Le bleu est une couleur que j'adore. La couverture de l'album mêle celui du ciel à celui plus sombre de la mer, à la surface de laquelle n'émergent que les mentons et les torses des deux nageurs. Cela suffit à attirer ma main.
J'avais lu avec plaisir «
Je t'écris de Barcelone » de
Pilar Pujadas et avais eu l'occasion d'échanger quelques courriels avec l'auteure. Je ne savais pas qu'elle travaillait aussi dans la bande dessinée. Comme la mer est mon endroit favori, je suis repartie avec l'ouvrage sous le bras.
Si l'histoire commence mal, puisque nos deux héros sont désenchantés, les couleurs sont ternes et sombres. Même en été, il n'y a guère de lumière, si tôt, le matin. Et dans les coeurs des deux protagonistes, il fait nuit aussi lorsque l'amour s'éloigne.
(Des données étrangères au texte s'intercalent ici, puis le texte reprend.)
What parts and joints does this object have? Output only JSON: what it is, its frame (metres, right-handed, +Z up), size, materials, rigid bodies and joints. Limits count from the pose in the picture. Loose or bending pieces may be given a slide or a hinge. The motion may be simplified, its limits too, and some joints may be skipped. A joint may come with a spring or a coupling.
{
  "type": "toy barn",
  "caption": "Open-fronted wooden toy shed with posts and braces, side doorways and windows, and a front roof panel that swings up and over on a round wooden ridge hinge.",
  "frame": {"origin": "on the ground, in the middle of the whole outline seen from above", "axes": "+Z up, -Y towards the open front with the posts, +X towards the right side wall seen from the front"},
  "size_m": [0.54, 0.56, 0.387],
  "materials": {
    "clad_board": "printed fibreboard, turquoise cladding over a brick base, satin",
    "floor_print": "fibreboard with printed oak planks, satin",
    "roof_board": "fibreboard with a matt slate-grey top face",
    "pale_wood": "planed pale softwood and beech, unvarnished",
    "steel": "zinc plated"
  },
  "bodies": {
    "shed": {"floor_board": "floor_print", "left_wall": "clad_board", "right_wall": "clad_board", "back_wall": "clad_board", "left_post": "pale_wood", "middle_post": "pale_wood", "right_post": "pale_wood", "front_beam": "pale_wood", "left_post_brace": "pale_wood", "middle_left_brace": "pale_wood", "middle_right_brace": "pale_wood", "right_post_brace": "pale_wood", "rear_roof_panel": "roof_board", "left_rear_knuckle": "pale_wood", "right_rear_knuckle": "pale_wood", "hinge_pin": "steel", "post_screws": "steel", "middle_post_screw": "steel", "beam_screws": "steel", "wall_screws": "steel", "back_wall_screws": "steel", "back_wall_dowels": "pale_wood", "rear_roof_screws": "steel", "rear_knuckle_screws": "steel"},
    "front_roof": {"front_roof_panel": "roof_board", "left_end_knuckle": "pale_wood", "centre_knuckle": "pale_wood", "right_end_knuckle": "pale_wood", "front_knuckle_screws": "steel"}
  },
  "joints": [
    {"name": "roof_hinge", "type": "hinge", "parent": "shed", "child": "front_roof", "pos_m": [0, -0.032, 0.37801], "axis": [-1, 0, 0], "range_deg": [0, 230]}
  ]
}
Au moment où le jeune homme arrive près de la plage, sur laquelle descend la femme, le lecteur se dit qu'il va se rapprocher d'elle et que leurs deux solitudes finiront par s'accorder. Ce n'est pas faux, mais pas dans le sens auquel on pensait. Comme deux enfants, ils jouent au jeu des « Et si... ». le voilà qui entame un récit : « Nous allons avoir une vie intense vous et moi. » qu'elle poursuit : « Après une année de travail où nous frôlerons la dépression, nous prendrons nos sacs à dos. » Il n'en faut pas plus pour qu'une histoire se crée. Tandis que la grève déserte commence à se peupler de vacanciers avec parasols et bouées, les deux promeneurs enrichissent leur scénario. Je me demande si ce n'est pas ainsi qu'ont procédé les auteurs.
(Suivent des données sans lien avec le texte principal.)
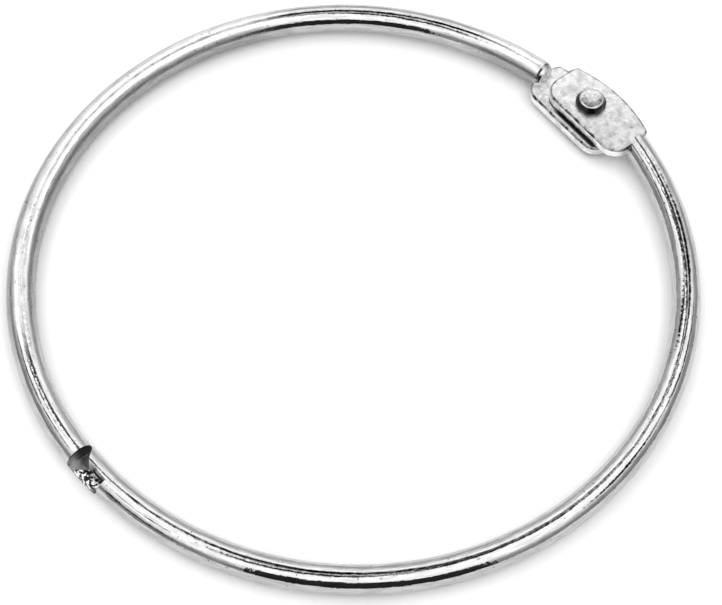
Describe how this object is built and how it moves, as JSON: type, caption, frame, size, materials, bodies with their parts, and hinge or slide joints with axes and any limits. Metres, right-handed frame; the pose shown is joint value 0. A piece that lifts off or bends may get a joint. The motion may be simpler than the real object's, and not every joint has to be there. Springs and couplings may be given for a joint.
{
  "type": "hinged snap ring",
  "caption": "Hinged ring of round nickel-plated wire that opens on a riveted lug hinge and closes in a notched clasp, for hanging a curtain or holding loose leaves.",
  "frame": {"origin": "centre of the closed ring, in the wire's middle plane", "axes": "+Z along the hinge axis towards the rivet's made head, +X from the ring's centre to the hinge, the clasp on -X, half A on the +Y side"},
  "size_m": [0.0844, 0.083, 0.005],
  "materials": {
    "half_a": "polished nickel plate on steel wire, satin on the flattened lug",
    "half_b": "polished nickel plate on steel wire, satin on the flattened lug",
    "rivet": "tumbled nickel plate"
  },
  "bodies": {
    "half_a": {"half_a": "half_a", "rivet": "rivet"},
    "half_b": {"half_b": "half_b"}
  },
  "joints": [
    {"name": "hinge", "type": "hinge", "parent": "half_a", "child": "half_b", "pos_m": [0.03905, 0, 0], "axis": [0, 0, 1], "range_deg": [0, 150]}
  ]
}
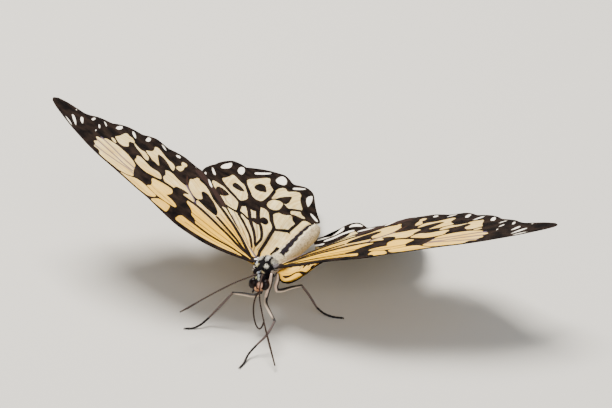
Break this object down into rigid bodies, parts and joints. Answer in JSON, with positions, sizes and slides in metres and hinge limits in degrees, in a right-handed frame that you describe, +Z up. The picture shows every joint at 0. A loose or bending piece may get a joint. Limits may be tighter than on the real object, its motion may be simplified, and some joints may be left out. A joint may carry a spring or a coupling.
{
  "type": "paper kite butterfly",
  "caption": "Large pale butterfly resting with its wings spread, with black veins, bars and border and rows of white spots along the wing edges.",
  "frame": {"origin": "on the floor, below the middle of the part's bounding box", "axes": "+X to the animal's left, across the spread wings; +Y to its tail; +Z up from the floor. The head looks towards -Y."},
  "size_m": [0.1278, 0.0746, 0.0409],
  "materials": {
    "wing": "matt scales, cream with black-brown veins, bars and border and white spots",
    "thorax": "short dark fur with white spots and stripes",
    "abdomen": "pale grey, with a dark line of blotches along the back",
    "head": "dark, with small white dots",
    "eye": "glossy dark brown",
    "palp": "short pale orange scales",
    "antenna": "matt black",
    "proboscis": "satin dark brown",
    "leg": "black above, pale cream below"
  },
  "bodies": {
    "root": {"forewing_right": "wing", "forewing_left": "wing", "hindwing_right": "wing", "hindwing_left": "wing", "thorax": "thorax", "abdomen": "abdomen", "head": "head", "eye_right": "eye", "eye_left": "eye", "palp_right": "palp", "palp_left": "palp", "proboscis": "proboscis", "antenna_right": "antenna", "antenna_left": "antenna", "foreleg_right": "leg", "foreleg_left": "leg", "femur_mid_right": "leg", "tibia_mid_right": "leg", "tarsus_mid_right": "leg", "femur_mid_left": "leg", "tibia_mid_left": "leg", "tarsus_mid_left": "leg", "femur_hind_left": "leg", "tibia_hind_left": "leg", "tarsus_hind_left": "leg", "femur_hind_right": "leg", "tibia_hind_right": "leg", "tarsus_hind_right": "leg"}
  },
  "joints": []
}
Où se passe cette aventure ? Je n'en sais rien. Peut-être cette ville côtière existe-t-elle. Peut-être est-elle sortie de l'imagination de
Luc Peiffer ? Toujours est-il que, plus la trame s'enrichit, plus les paysages s'étoffent, varient. Des arbres apparaissent. Puis des maisons modernes, blanches, géométriques. le fond de l'eau est peuplé d'algues et de poissons multicolores. Un chemin encaissé mène à un pont de pierre. Une paillote accueille les estivants, l'averse s'invite, un petit bateau les emmène au large. On visitera même une grotte, un port animé ou un phare désert.
Le ciel d'azur se couvre de nuages, le paysage est hachuré par l'ondée, la voûte céleste est criblée d'étoiles. Deux images m'ont marquée : celle des cerfs-volants bigarrés balancés par le vent, celle d'une pluie de roses qui se détachent et flottent dans l'air.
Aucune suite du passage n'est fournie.